Postura de discrepancia

Las escribí con la independencia con que actué siempre, tanto en mis cinco años escasos de Gobierno, en los que (una vez más quiero decirlo, ahora que ello no sea políticamente útil ni hábil) estuve con entera lealtad; entendámonos, con la lealtad crítica, que es como yo la entiendo. Postura crítica que acredita en libro reciente el escritor catalán Rafael Abella («Si a la gran amenaza mundial -dice Serrano Súñer en su obra Entre Hendaya y Gibraltar, no tenemos otra cosa que oponer que nuestras querellas y esta moral podrida del "estraperlo", la corrupción general, la insinceridad política y el egoísmo y las vaciedades y mentiras de la propaganda (dicho sea esto sin ninguna excepción), pereceremos y el imperio ruso será un destino que nos habremos merecido»), como podía referirme a las que escribí en 1945, en carta dirigida al generalísimo Franco, o en mi libro Ensayos al viento, en 1947, que significaban una indudable postura de discrepancia -discrepancia que nunca debe ni debiera haber originado enemistad ni falta al respeto mutuo- pero que fue considerada y calificada más gravemente por algunos que, necesarios incondicionales del régimen ayer, han sido «transformados» para su conveniente adaptación.

Tuvo Franco, en los 39 años de su Gobierno, más de cien ministros. Algunos permanecieron en el Poder doce, catorce y hasta dieciocho años.

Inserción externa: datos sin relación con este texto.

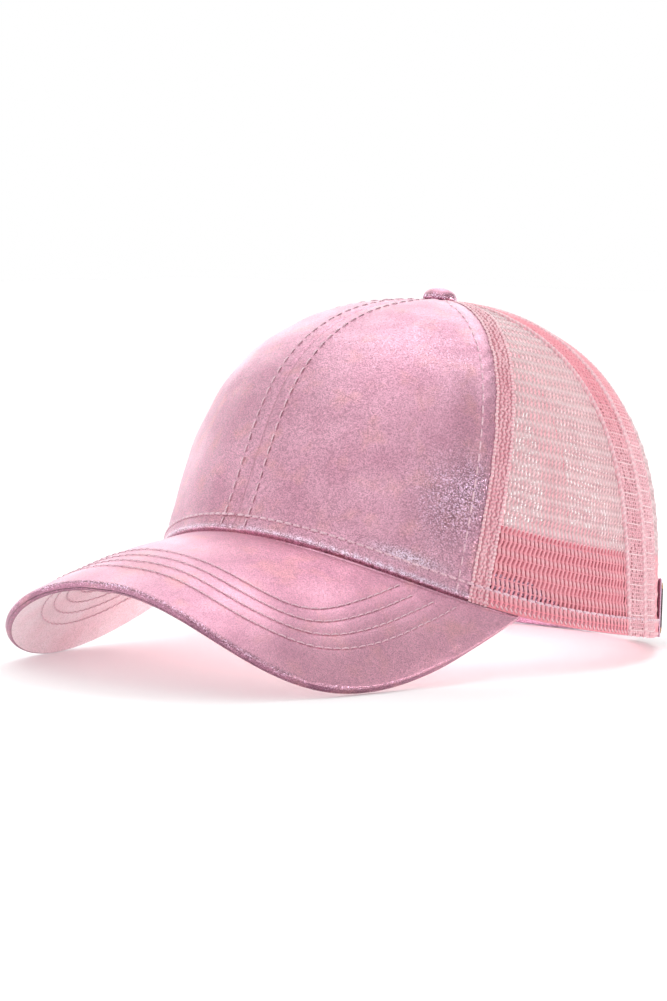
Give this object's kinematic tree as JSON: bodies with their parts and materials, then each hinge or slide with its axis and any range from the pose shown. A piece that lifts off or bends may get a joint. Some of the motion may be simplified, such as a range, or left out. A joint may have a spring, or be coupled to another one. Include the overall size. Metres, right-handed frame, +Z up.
{
  "type": "trucker cap",
  "caption": "Adult trucker cap with foil-coated front panels and curved visor, mesh side and back panels, sweatband, top button and a strapped half-moon opening at the back.",
  "frame": {"origin": "centre of the bounding box on the floor that the cap rests on", "axes": "-Y towards the visor's front, +X to the wearer's left, +Z up from the floor"},
  "size_m": [0.189, 0.2514, 0.1345],
  "materials": {
    "foil_fabric": "rose pink foil-coated cloth with a fine sparkle",
    "mesh_fabric": "pale pink warp-knit polyester net",
    "visor_cover": "rose pink foil-coated cloth with a fine sparkle",
    "visor_lining": "pink foil-coated cloth, duller than the top",
    "sweatband_cloth": "deep pink brushed cotton",
    "foil_button": "rose pink foil-coated cloth over a domed button",
    "binding_tape": "pink woven tape",
    "strap_fabric": "lilac pink foil-coated cloth",
    "label_leather": "dark brown leather with raw tan edges"
  },
  "bodies": {
    "root": {"crown_front_left": "foil_fabric", "crown_front_right": "foil_fabric", "mesh_side_left": "mesh_fabric", "mesh_side_right": "mesh_fabric", "mesh_back_left": "mesh_fabric", "mesh_back_right": "mesh_fabric", "visor_top": "visor_cover", "visor_under": "visor_lining", "sweatband": "sweatband_cloth", "button": "foil_button", "opening_binding": "binding_tape", "strap_left": "strap_fabric", "strap_right": "strap_fabric", "label": "label_leather"}
  },
  "joints": []
}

Yo estuve poco más de cuatro y ya van para 37 años desde mi separación. Por ello no sé si a estas alturas debo, agradecer como privilegiado la excepción en el recuerdo de que se me hace objeto, o si deplorarla alguna vez por su intención. Como dice el historiador francés Fevre, los materiales con que se ha de construir el edificio de la Historia son los hechos, «que deben observarse sin prejuicio ni complacencia». No puede el historiador ampararse en la imaginación, en la hipótesis o en la conjetura.